Sgt. Anderson’s suspicions were raised when he observed the vehicle moving at a very slow rate of speed, impeding the flow of traffic. Although the |2stop occurred at night, it was not a particularly late hour and it was not in a high crime area. Sgt. Anderson called for back-up as he was conducting the stop. He testified that during the course of the stop three additional police units came by the scene and he had two back-up officers with him when he ordered the defendant out of the vehicle.

When the driver pulled over and stopped, Sgt. Anderson did not wait for back-up to arrive before directing the driver to exit the vehicle while allowing the defendant to remain in the vehicle. When back-up arrived, Sgt. Anderson had one officer stay with the driver at the rear of the vehicle while he and the third officer directed Otis Lockett out and to stand at the rear of the vehicle. At no time before opening the rear door and conducting the warrantless search did the officers question the defendant to inquire about the slow speed of the car, his movements prior to the stop, or whether there might be any contraband in the vehicle.

The officers did not conduct a protective pat-down of either individual prior to the warrantless search and subsequent arrest. Once the passengers are outside of the vehicle, it is more likely and reasonable to believe that the officer’s safety could be threatened by the individual and any weapons he might have on his person.

The jurisprudence does not require that an officer testify that he believed he was in danger, but the officer must articulate specific facts and circumstances that would warrant a law enforcement officer’s objectively reasonable belief that there was a substantial possibility of danger. State v. Hunter, 375 So.2d 99 (La.1979); State v. Hughes, 99-2554 (La.App. 4 Cir. 5/31/00), 765 So.2d 423. There is always a possibility of danger while police are on patrol and conducting traffic stops, but the law requires that there must be objective facts and circumstances that would justify the officer in his belief that the particular situation posed a more substantial threat to officer safety. If this set of facts would be sufficient to justify |sa protective sweep of the vehicle, then it would seem to follow that any movements that an officer observes and deems to be unusual or suspicious during a traffic stop (regardless of other factors or surrounding circumstances) would be enough to allow for a warrantless protective sweep of the vehicle to discover contraband.
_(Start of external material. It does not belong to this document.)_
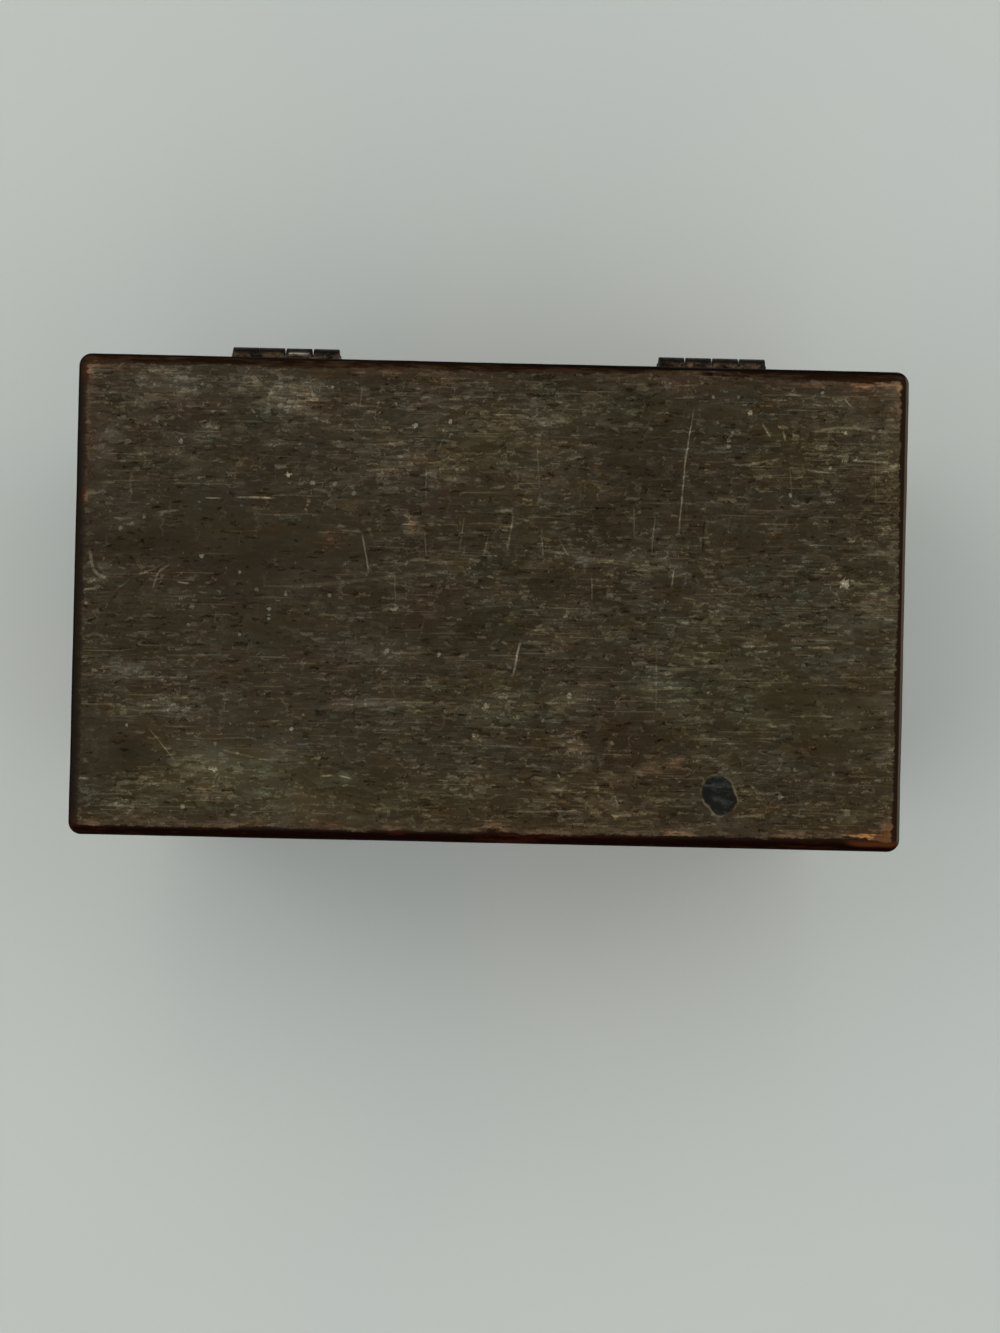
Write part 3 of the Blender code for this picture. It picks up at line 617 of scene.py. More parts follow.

In Arizona v. Gant, 556 U.S. 332, 129 S.Ct. 1710, 173 L.Ed.2d 485 (2009), the U.S. Supreme Court discussed the exceptions to the warrant requirement for vehicle searches and rejected a broad interpretation of New York v. Belton, 453 U.S. 454, 101 S.Ct. 2860, 69 L.Ed.2d 768 (1981) that would allow warrantless searches incident to arrest regardless of the possibility of access to the vehicle and its contents during the search. The Court stated,

A rule that gives police the power to conduct such a search whenever an individual is caught committing a traffic offense, when there is no basis for believing evidence of the offense might be found in the vehicle, creates a serious and recurring threat to the privacy of countless individuals. Indeed, the character of that threat implicates the central concern underlying the Fourth Amendment — the concern about giving police officers unbridled discretion to *897rummage at will among a person’s private effects.

Gant, 556 U.S. at 345, 129 S.Ct. at 1720.

Where an officer has conducted a stop based on a traffic infraction with no other evidence of criminal activity, no probable cause to arrest, a rule allowing a warrant-less search of a vehicle based on furtive movements during a stop creates a serious threat to the Fourth Amendment. A protective sweep of a vehicle must be reasonably and objectively based on the belief that the situation poses a substantial possibility of danger rather than on the officer’s curiosity in what he might discover in a vehicle that was stopped for a traffic infraction.

This Court’s holding and the interpretation of jurisprudence in this manner brings this Court too close to a per se rule that furtive movements by an occupant of a vehicle during a traffic stop justify a protective sweep of a vehicle to discover contraband.

14For the reasons above, I respectfully dissent. I would reverse the trial court’s October 11, 2012 judgment and grant the Motion to Suppress.